No aspecto musical, destacou-se o baixo-barítono Guilherme Roman, que interpretou o pai do trio de bacharéis e se saiu muito bem tanto no canto quanto na caracterização do ancião. Nenhuma surpresa para quem viu, no ano passado, o excelente Papageno a que ele deu vida na montagem de A Flauta Mágica realizada pela Orquestra Theatro São Pedro e pela Companhia de Ópera do RS (CORS). Também o tenor Oséas Duarte e a soprano Izabella Domingos desempenharam muito bem os papéis de convidados e, principalmente, o de bilontras, quanto cantaram.

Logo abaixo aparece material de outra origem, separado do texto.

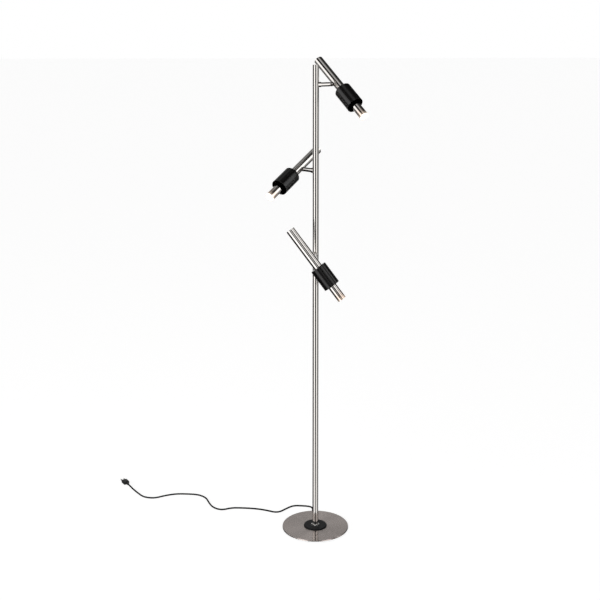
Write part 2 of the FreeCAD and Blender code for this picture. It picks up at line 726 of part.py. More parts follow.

Sob a regência de Evandro Matté, a Ospa mais uma vez se apresentou bem. Bruno Duarte, violonista, também teve destaque na interpretação solo.
Nesta sexta (8), às 20h30min, a mesma montagem será levada à cena em Pelotas no Auditório do Sicredi (Av. Dom Joaquim, 1.087), com ingressos já esgotados. Está aí uma oportunidade para quem ainda não assistiu. Por um lado, pelo próprio caráter histórico da obra, afinal, é regional e pungente ao mostrar uma crítica da Princesa do Sul no século 19 e do sempre lembrado fluxo de filhos de famílias abastadas para o centro do país, de onde retornavam estudados e refinados demais para o contexto local. Mas isso, como é frequente na obra de Simões Lopes Neto, abrindo janelas para a atualidade: afinal, o que esperamos dos bacharéis de nosso tempo?